WHAT THE TASK REQUIRES: Exact repetition of every entry is required.

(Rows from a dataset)
═══
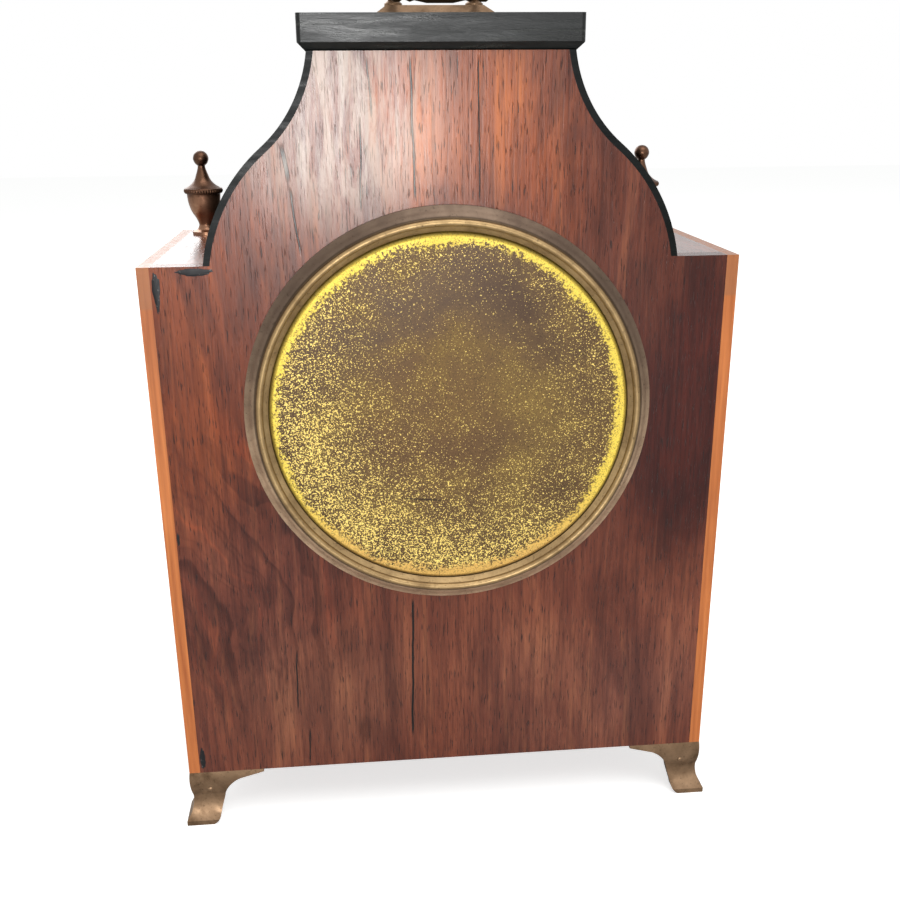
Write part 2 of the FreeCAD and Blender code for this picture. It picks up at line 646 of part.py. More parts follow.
def movement(label, shape):
    """A piece of the movement, moved from its drawing into the case."""
    return feature(label, shape, BEHIND, UP_TO_FRONT)


def ring_points(teeth, radii, shares, turn):
    """Tooth corners: radii and their places in the pitch, repeated round the wheel."""
    pitch = 360.0 / teeth
    points = []
    for tooth in range(teeth):
        for radius, share in zip(radii, shares):
            angle = math.radians(turn + (tooth + share) * pitch)
            points.append((radius * math.cos(angle), radius * math.sin(angle)))
    return points


def wheel_points(teeth, module, turn):
    """A wheel: teeth tapered from root to tip, one of them pointing along the turn angle."""
    pitch_radius = module * teeth / 2
    root, tip = pitch_radius - 1.2 * module, pitch_radius + 0.9 * module
    return ring_points(teeth, (root, tip, tip, root), (-0.31, -0.10, 0.10, 0.31), turn)


def pinion_points(leaves, module, turn):
    """A pinion: slim leaves, with a gap along the turn angle."""
    pitch_radius = module * leaves / 2
    root, tip = pitch_radius - 1.25 * module, pitch_radius + 0.4 * module
    return ring_points(leaves, (root, tip, tip, root), (0.33, 0.36, 0.64, 0.67), turn)


def moved(shape, spot):
    """A copy of the shape on an arbor at spot."""
    copy = shape.copy()
    copy.translate(Vector(spot[0], spot[1], 0))
    return copy


def crossings(count, inner, outer, low, high, arm=0.9):
    """Windows between a wheel's arms."""
    windows = []
    for k in range(count):
        half = math.pi / count
        spread = [(inner, half - arm / inner), (outer, half - arm / outer)]
        middle = 2 * half * (k + 0.5)
        corners = [(r * math.cos(middle - a), r * math.sin(middle - a)) for r, a in spread]
        corners.append((outer * math.cos(middle), outer * math.sin(middle)))
        corners += [(r * math.cos(middle + a), r * math.sin(middle + a)) for r, a in spread[::-1]]
        windows.append(slab(corners, low - 1, high + 1))
    return Part.makeCompound(windows)


def polar(spot, distance, degrees):
    angle = math.radians(degrees)
    return (spot[0] + distance * math.cos(angle), spot[1] + distance * math.sin(angle))


def mesh_distance(module, wheel, pinion):
    """Centre distance of a wheel and its pinion, with a little play."""
    return number("%s*(%s + %s)/2 + depth_slack" % (module, wheel, pinion))


# arbor places: each is one mesh away from the arbor before it
CENTRE = (0.0, 0.0)
TO_BARREL, TO_THIRD, TO_FOURTH, TO_ESCAPE = 270.0, 50.0, 150.0, 175.0
TO_LEVER, TO_COCK, TO_MINUTE = 255.0, 190.0, 320.0
BARREL = polar(CENTRE, mesh_distance("barrel_module", "barrel_teeth", "centre_leaves"), TO_BARREL)
THIRD = polar(CENTRE, mesh_distance("centre_module", "centre_teeth", "third_leaves"), TO_THIRD)
FOURTH = polar(THIRD, mesh_distance("third_module", "third_teeth", "fourth_leaves"), TO_FOURTH)
ESCAPE = polar(FOURTH, mesh_distance("fourth_module", "fourth_teeth", "escape_leaves"), TO_ESCAPE)
MINUTE = polar(CENTRE, mesh_distance("motion_module", "minute_teeth", "cannon_leaves"), TO_MINUTE)
LEVER = polar(ESCAPE, number("escape") / math.cos(math.radians(30)), TO_LEVER)
BALANCE = polar(LEVER, 8.6, TO_LEVER)
PILLARS = [polar(CENTRE, number("pillar_ring"), a) for a in (45, 135, 225, 315)]
# depths towards the dial of the two plates' outer faces
DIAL_SIDE = -number("front_plate")
BACK_SIDE = -number("back_plate") - number("plate_sheet")
INNER_FRONT = DIAL_SIDE - number("plate_sheet")
INNER_BACK = BACK_SIDE + number("plate_sheet")


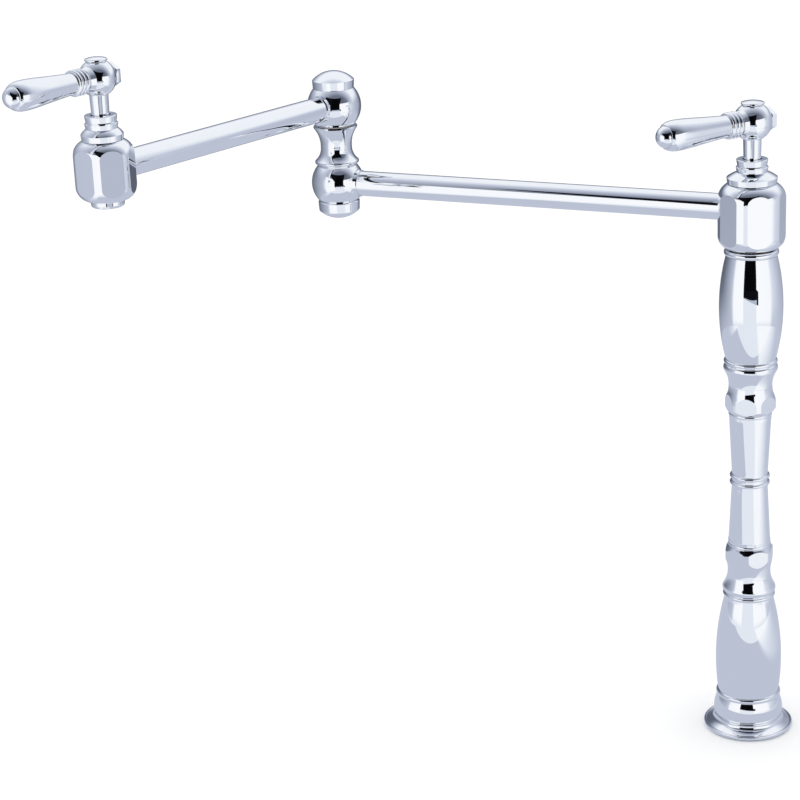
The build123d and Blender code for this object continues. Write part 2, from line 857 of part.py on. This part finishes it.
═══
PROBLEM SOLUTION:
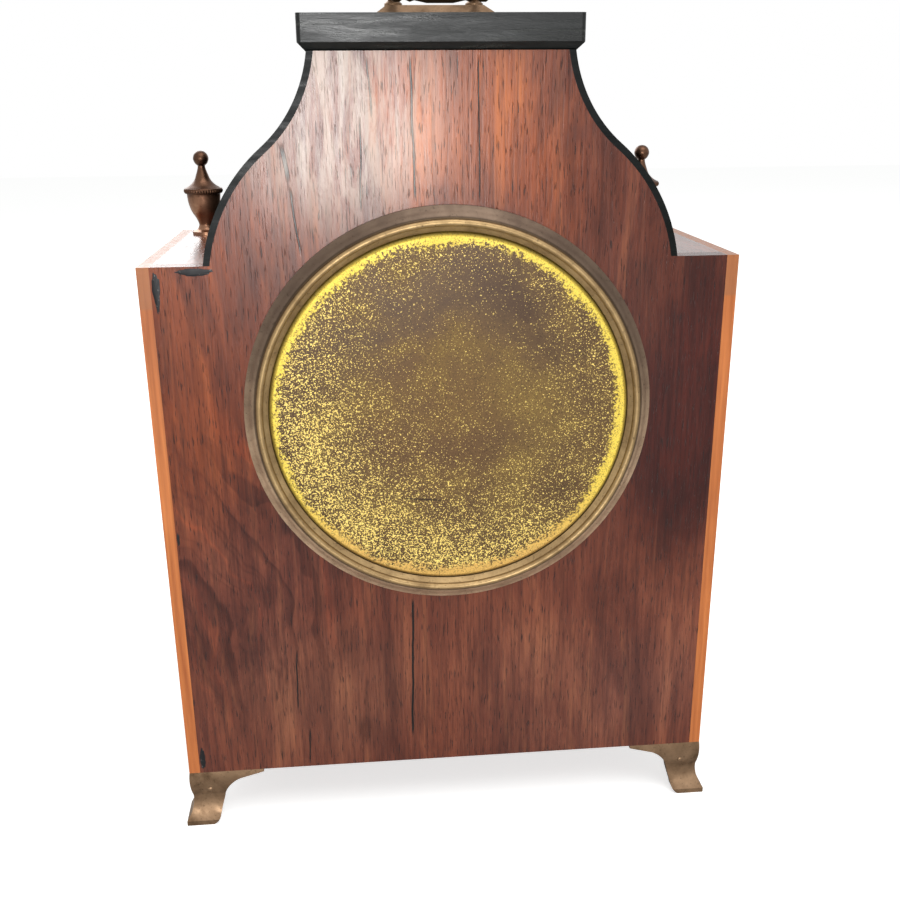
Write part 2 of the FreeCAD and Blender code for this picture. It picks up at line 646 of part.py. More parts follow.
def movement(label, shape):
    """A piece of the movement, moved from its drawing into the case."""
    return feature(label, shape, BEHIND, UP_TO_FRONT)


def ring_points(teeth, radii, shares, turn):
    """Tooth corners: radii and their places in the pitch, repeated round the wheel."""
    pitch = 360.0 / teeth
    points = []
    for tooth in range(teeth):
        for radius, share in zip(radii, shares):
            angle = math.radians(turn + (tooth + share) * pitch)
            points.append((radius * math.cos(angle), radius * math.sin(angle)))
    return points


def wheel_points(teeth, module, turn):
    """A wheel: teeth tapered from root to tip, one of them pointing along the turn angle."""
    pitch_radius = module * teeth / 2
    root, tip = pitch_radius - 1.2 * module, pitch_radius + 0.9 * module
    return ring_points(teeth, (root, tip, tip, root), (-0.31, -0.10, 0.10, 0.31), turn)


def pinion_points(leaves, module, turn):
    """A pinion: slim leaves, with a gap along the turn angle."""
    pitch_radius = module * leaves / 2
    root, tip = pitch_radius - 1.25 * module, pitch_radius + 0.4 * module
    return ring_points(leaves, (root, tip, tip, root), (0.33, 0.36, 0.64, 0.67), turn)


def moved(shape, spot):
    """A copy of the shape on an arbor at spot."""
    copy = shape.copy()
    copy.translate(Vector(spot[0], spot[1], 0))
    return copy


def crossings(count, inner, outer, low, high, arm=0.9):
    """Windows between a wheel's arms."""
    windows = []
    for k in range(count):
        half = math.pi / count
        spread = [(inner, half - arm / inner), (outer, half - arm / outer)]
        middle = 2 * half * (k + 0.5)
        corners = [(r * math.cos(middle - a), r * math.sin(middle - a)) for r, a in spread]
        corners.append((outer * math.cos(middle), outer * math.sin(middle)))
        corners += [(r * math.cos(middle + a), r * math.sin(middle + a)) for r, a in spread[::-1]]
        windows.append(slab(corners, low - 1, high + 1))
    return Part.makeCompound(windows)


def polar(spot, distance, degrees):
    angle = math.radians(degrees)
    return (spot[0] + distance * math.cos(angle), spot[1] + distance * math.sin(angle))


def mesh_distance(module, wheel, pinion):
    """Centre distance of a wheel and its pinion, with a little play."""
    return number("%s*(%s + %s)/2 + depth_slack" % (module, wheel, pinion))


# arbor places: each is one mesh away from the arbor before it
CENTRE = (0.0, 0.0)
TO_BARREL, TO_THIRD, TO_FOURTH, TO_ESCAPE = 270.0, 50.0, 150.0, 175.0
TO_LEVER, TO_COCK, TO_MINUTE = 255.0, 190.0, 320.0
BARREL = polar(CENTRE, mesh_distance("barrel_module", "barrel_teeth", "centre_leaves"), TO_BARREL)
THIRD = polar(CENTRE, mesh_distance("centre_module", "centre_teeth", "third_leaves"), TO_THIRD)
FOURTH = polar(THIRD, mesh_distance("third_module", "third_teeth", "fourth_leaves"), TO_FOURTH)
ESCAPE = polar(FOURTH, mesh_distance("fourth_module", "fourth_teeth", "escape_leaves"), TO_ESCAPE)
MINUTE = polar(CENTRE, mesh_distance("motion_module", "minute_teeth", "cannon_leaves"), TO_MINUTE)
LEVER = polar(ESCAPE, number("escape") / math.cos(math.radians(30)), TO_LEVER)
BALANCE = polar(LEVER, 8.6, TO_LEVER)
PILLARS = [polar(CENTRE, number("pillar_ring"), a) for a in (45, 135, 225, 315)]
# depths towards the dial of the two plates' outer faces
DIAL_SIDE = -number("front_plate")
BACK_SIDE = -number("back_plate") - number("plate_sheet")
INNER_FRONT = DIAL_SIDE - number("plate_sheet")
INNER_BACK = BACK_SIDE + number("plate_sheet")


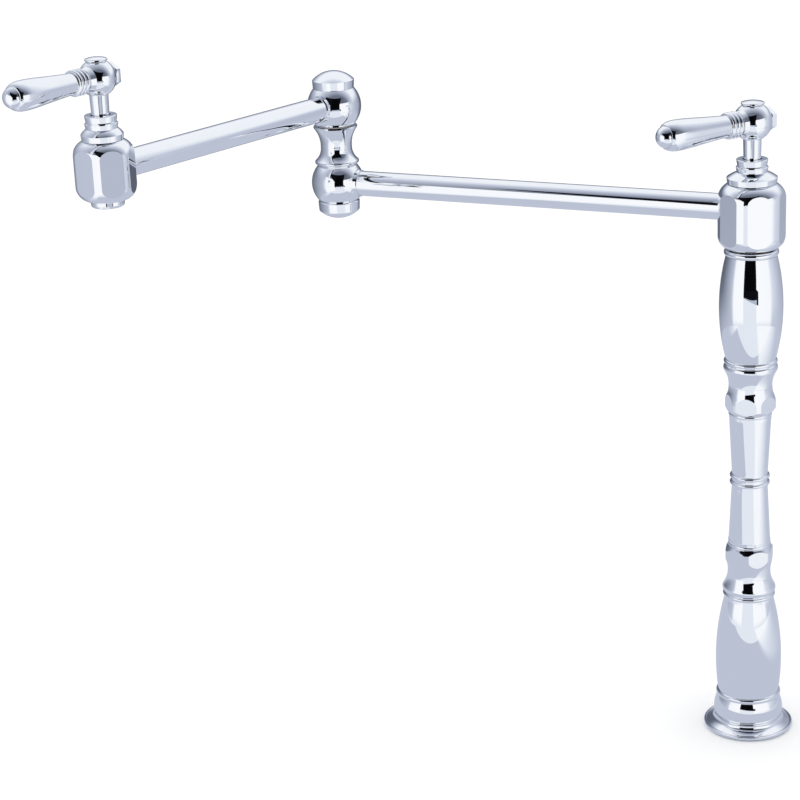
The build123d and Blender code for this object continues. Write part 2, from line 857 of part.py on. This part finishes it.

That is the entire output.